▶ _Stated problem_:
The data below must be copied in full and without any change.

▶ _Information supplied_:
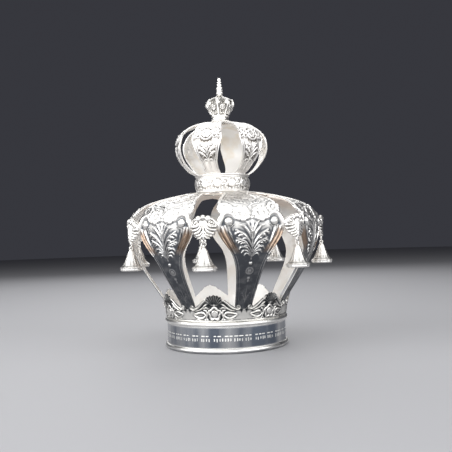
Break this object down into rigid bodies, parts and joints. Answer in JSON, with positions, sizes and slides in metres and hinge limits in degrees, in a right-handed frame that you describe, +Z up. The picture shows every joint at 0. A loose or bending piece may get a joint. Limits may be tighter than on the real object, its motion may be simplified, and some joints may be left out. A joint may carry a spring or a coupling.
{
  "type": "torah crown",
  "caption": "Silver scroll crown: open base drum, chased arms closing over a shoulder, hanging bells, small upper crown, pierced finial and turned spire.",
  "frame": {"origin": "on the crown's axis, at the underside of the base", "axes": "+Z up along the crown's axis; the front bell hangs on the -Y side; +X to the right seen from the front"},
  "size_m": [0.3128, 0.3056, 0.3937],
  "materials": {
    "mirror_silver": "mirror-polished silver",
    "chased_silver": "bright chased silver with darkened recesses",
    "cast_silver": "polished cast silver"
  },
  "bodies": {
    "root": {"base_drum": "mirror_silver", "bell_1": "mirror_silver", "bell_2": "mirror_silver", "bell_3": "mirror_silver", "bell_4": "mirror_silver", "bell_5": "mirror_silver", "bell_6": "mirror_silver", "bell_7": "mirror_silver", "bell_ring_1": "cast_silver", "bell_ring_2": "cast_silver", "bell_ring_3": "cast_silver", "bell_ring_4": "cast_silver", "bell_ring_5": "cast_silver", "bell_ring_6": "cast_silver", "bell_ring_7": "cast_silver", "bow_1": "cast_silver", "bow_2": "cast_silver", "bow_3": "cast_silver", "bow_4": "cast_silver", "bow_5": "cast_silver", "bow_6": "cast_silver", "bow_7": "cast_silver", "crest": "chased_silver", "finial_crown": "cast_silver", "neck_ring": "chased_silver", "spire": "mirror_silver", "stave_1": "chased_silver", "stave_2": "chased_silver", "stave_3": "chased_silver", "stave_4": "chased_silver", "stave_5": "chased_silver", "stave_6": "chased_silver", "stave_7": "chased_silver", "upper_stave_1": "chased_silver", "upper_stave_2": "chased_silver", "upper_stave_3": "chased_silver", "upper_stave_4": "chased_silver", "upper_stave_5": "chased_silver", "upper_stave_6": "chased_silver"}
  },
  "joints": []
}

▶ _Problem solution_:
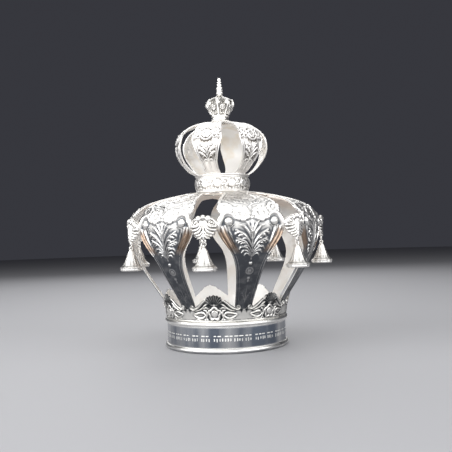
Break this object down into rigid bodies, parts and joints. Answer in JSON, with positions, sizes and slides in metres and hinge limits in degrees, in a right-handed frame that you describe, +Z up. The picture shows every joint at 0. A loose or bending piece may get a joint. Limits may be tighter than on the real object, its motion may be simplified, and some joints may be left out. A joint may carry a spring or a coupling.
{
  "type": "torah crown",
  "caption": "Silver scroll crown: open base drum, chased arms closing over a shoulder, hanging bells, small upper crown, pierced finial and turned spire.",
  "frame": {"origin": "on the crown's axis, at the underside of the base", "axes": "+Z up along the crown's axis; the front bell hangs on the -Y side; +X to the right seen from the front"},
  "size_m": [0.3128, 0.3056, 0.3937],
  "materials": {
    "mirror_silver": "mirror-polished silver",
    "chased_silver": "bright chased silver with darkened recesses",
    "cast_silver": "polished cast silver"
  },
  "bodies": {
    "root": {"base_drum": "mirror_silver", "bell_1": "mirror_silver", "bell_2": "mirror_silver", "bell_3": "mirror_silver", "bell_4": "mirror_silver", "bell_5": "mirror_silver", "bell_6": "mirror_silver", "bell_7": "mirror_silver", "bell_ring_1": "cast_silver", "bell_ring_2": "cast_silver", "bell_ring_3": "cast_silver", "bell_ring_4": "cast_silver", "bell_ring_5": "cast_silver", "bell_ring_6": "cast_silver", "bell_ring_7": "cast_silver", "bow_1": "cast_silver", "bow_2": "cast_silver", "bow_3": "cast_silver", "bow_4": "cast_silver", "bow_5": "cast_silver", "bow_6": "cast_silver", "bow_7": "cast_silver", "crest": "chased_silver", "finial_crown": "cast_silver", "neck_ring": "chased_silver", "spire": "mirror_silver", "stave_1": "chased_silver", "stave_2": "chased_silver", "stave_3": "chased_silver", "stave_4": "chased_silver", "stave_5": "chased_silver", "stave_6": "chased_silver", "stave_7": "chased_silver", "upper_stave_1": "chased_silver", "upper_stave_2": "chased_silver", "upper_stave_3": "chased_silver", "upper_stave_4": "chased_silver", "upper_stave_5": "chased_silver", "upper_stave_6": "chased_silver"}
  },
  "joints": []
}